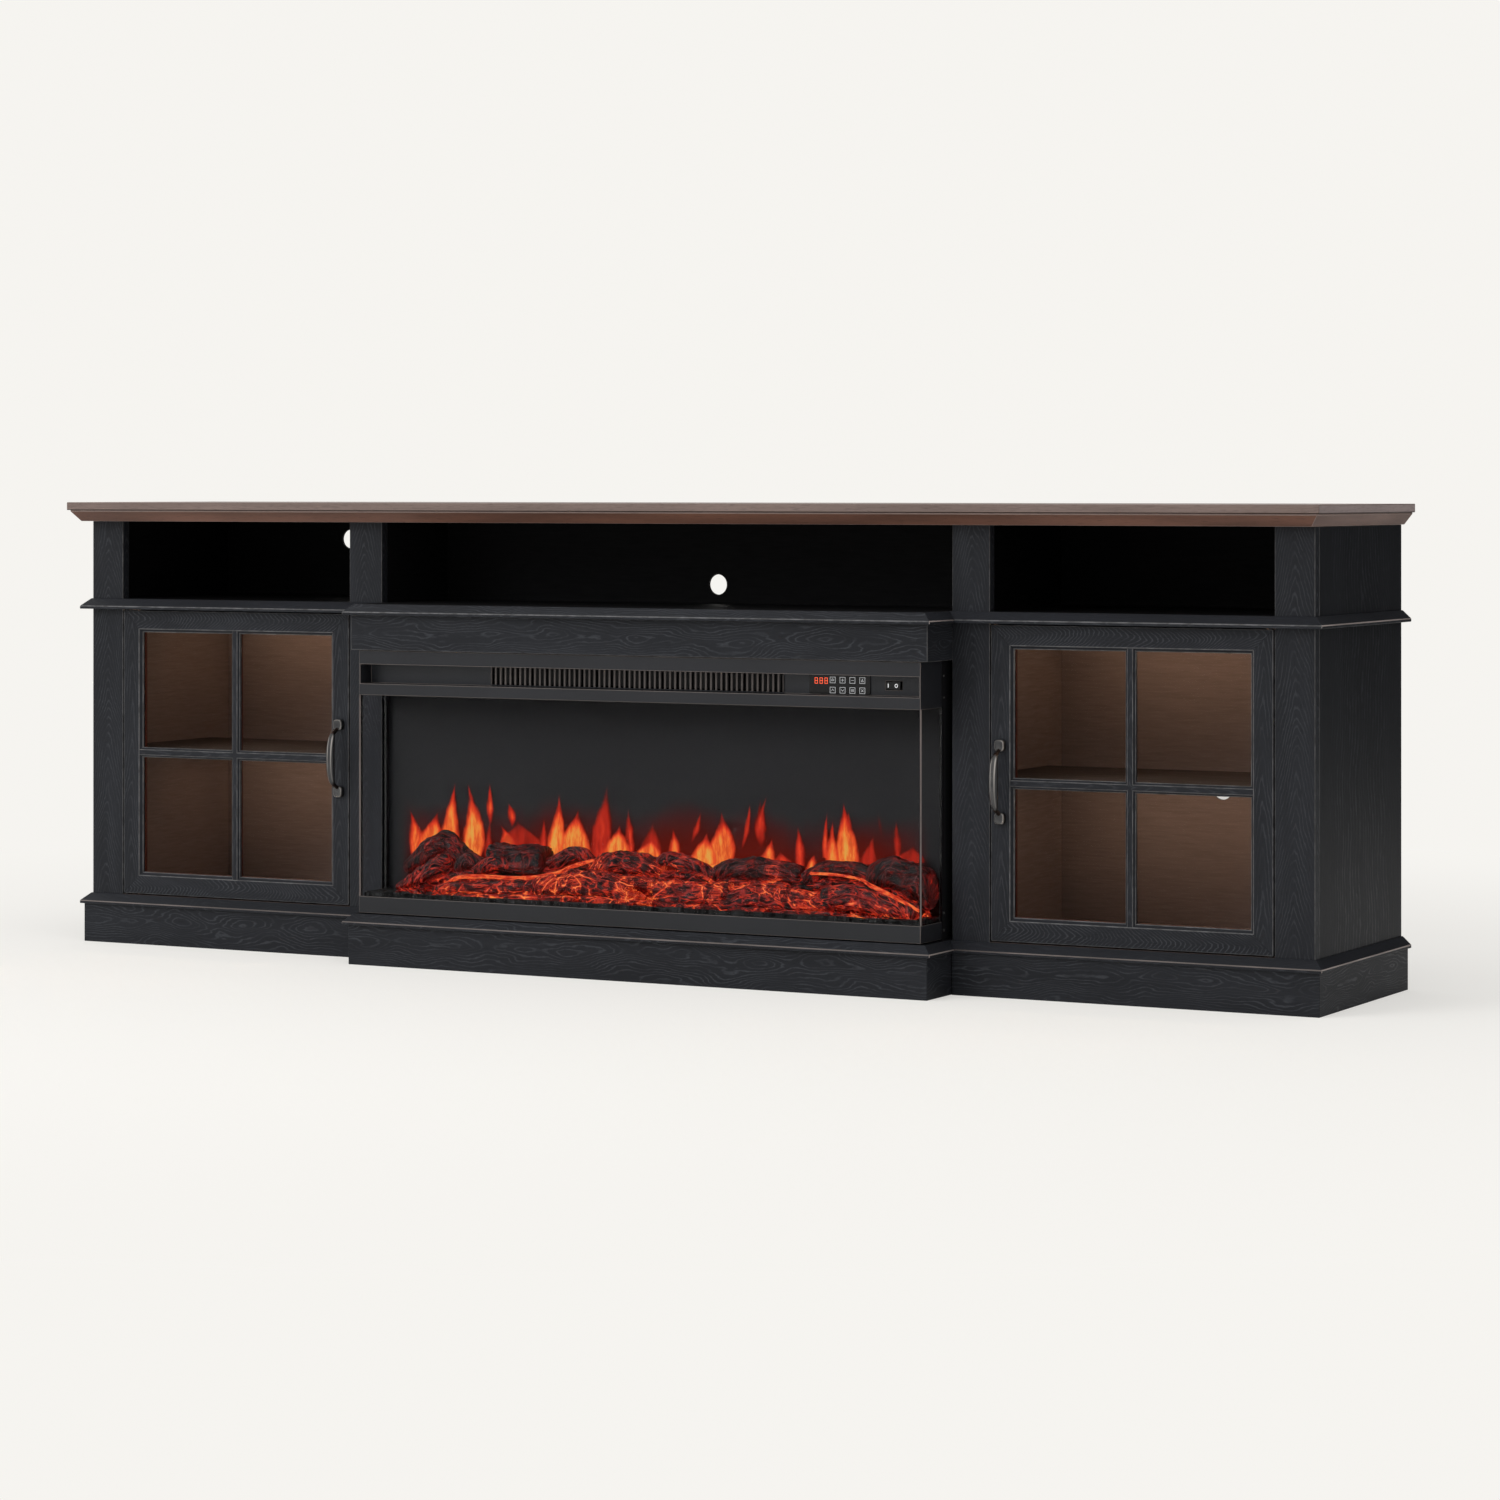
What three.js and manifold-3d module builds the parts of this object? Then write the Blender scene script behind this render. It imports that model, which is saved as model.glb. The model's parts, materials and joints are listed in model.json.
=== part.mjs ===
// Fireplace TV stand: a long painted cabinet with a wood top, two glazed cupboards and
// an electric fire with glass on three sides. Millimetres, X along the stand, Y from its
// front to its back, Z up. The origin lies under the middle, at floor level.

import * as THREE from 'three';
import { mergeVertices } from 'three/addons/utils/BufferGeometryUtils.js';
import Module from 'manifold-3d';

const wasm = await Module();
wasm.setup();

// Overall sizes
const standWidth = 2032;
const bodyDepth = 343;
const centreReach = 93;

// Boards
const boardThickness = 16;
const backThickness = 5;
const postWidth = 57;
const bayWidth = 415;
const waistHeight = 528;
const nicheHeight = 119;
const jointGap = 0.3;
const roundPoints = 24;

// Top
const topThickness = 12;
const topSideOverhang = 20;
const topFrontOverhang = 40;
const crownHeight = 17;
const crownStep = 4;
const crownBand = 2;
const crownRun = 12;

// Skirting and waist moulding
const plinthHeight = 58.5;
const plinthReach = 9.5;
const centrePlinthReach = 7.5;
const mouldingReach = 14.5;
const mouldingNose = 4.5;
const mouldingLand = 2;

// Middle section
const coreInset = 5;
const friezeHeight = 51.5;
const friezeProud = 2.5;
const friezeOverlap = 1;
const nicheDepth = 184;

// Cable holes and the vent behind the fire
const cableHoleRadius = 15;
const cableHoleSegments = 12;
const upperHoleDrop = 30;
const upperHoleShift = 14.5;
const lowerHoleRise = 195.5;
const centreHoleRise = 28;
const ventCutWidth = 300;
const ventCutHeight = 150;
const ventCutRise = 75.5;

// Shelves and light bars
const shelfThickness = 15;
const shelfRise = 209.5;
const shelfFrontInset = 30;
const shelfBackGap = 48;
const lightBarLength = 380;
const lightBarWidth = 12;
const lightBarHeight = 7;
const lightBarInset = 226;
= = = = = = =
* [STATED EXERCISE]: Only the lines from the top of the data through the line that contains "const mouldingLand = 2;" should be quoted, exactly as they stand.

* [FULL ANSWER]:
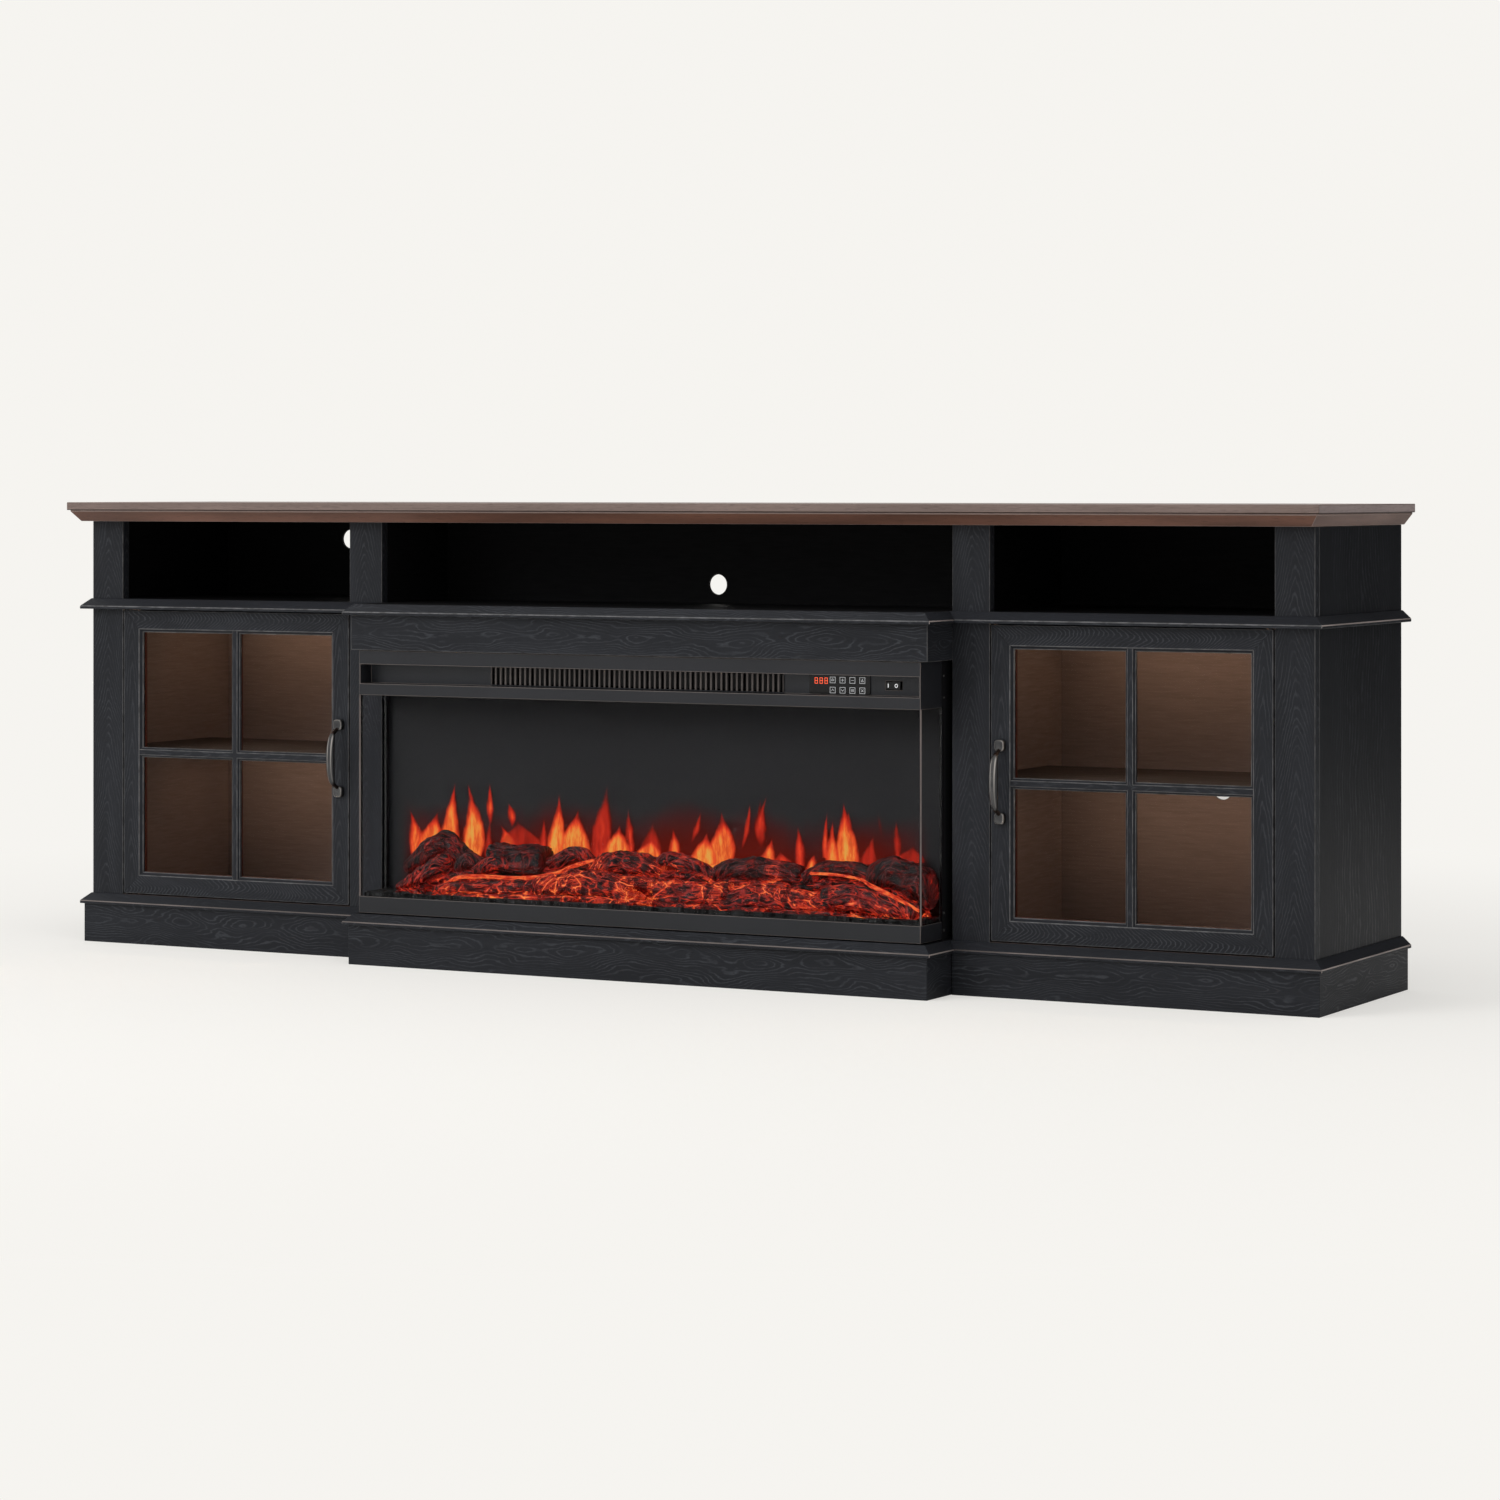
What three.js and manifold-3d module builds the parts of this object? Then write the Blender scene script behind this render. It imports that model, which is saved as model.glb. The model's parts, materials and joints are listed in model.json.
=== part.mjs ===
// Fireplace TV stand: a long painted cabinet with a wood top, two glazed cupboards and
// an electric fire with glass on three sides. Millimetres, X along the stand, Y from its
// front to its back, Z up. The origin lies under the middle, at floor level.

import * as THREE from 'three';
import { mergeVertices } from 'three/addons/utils/BufferGeometryUtils.js';
import Module from 'manifold-3d';

const wasm = await Module();
wasm.setup();

// Overall sizes
const standWidth = 2032;
const bodyDepth = 343;
const centreReach = 93;

// Boards
const boardThickness = 16;
const backThickness = 5;
const postWidth = 57;
const bayWidth = 415;
const waistHeight = 528;
const nicheHeight = 119;
const jointGap = 0.3;
const roundPoints = 24;

// Top
const topThickness = 12;
const topSideOverhang = 20;
const topFrontOverhang = 40;
const crownHeight = 17;
const crownStep = 4;
const crownBand = 2;
const crownRun = 12;

// Skirting and waist moulding
const plinthHeight = 58.5;
const plinthReach = 9.5;
const centrePlinthReach = 7.5;
const mouldingReach = 14.5;
const mouldingNose = 4.5;
const mouldingLand = 2;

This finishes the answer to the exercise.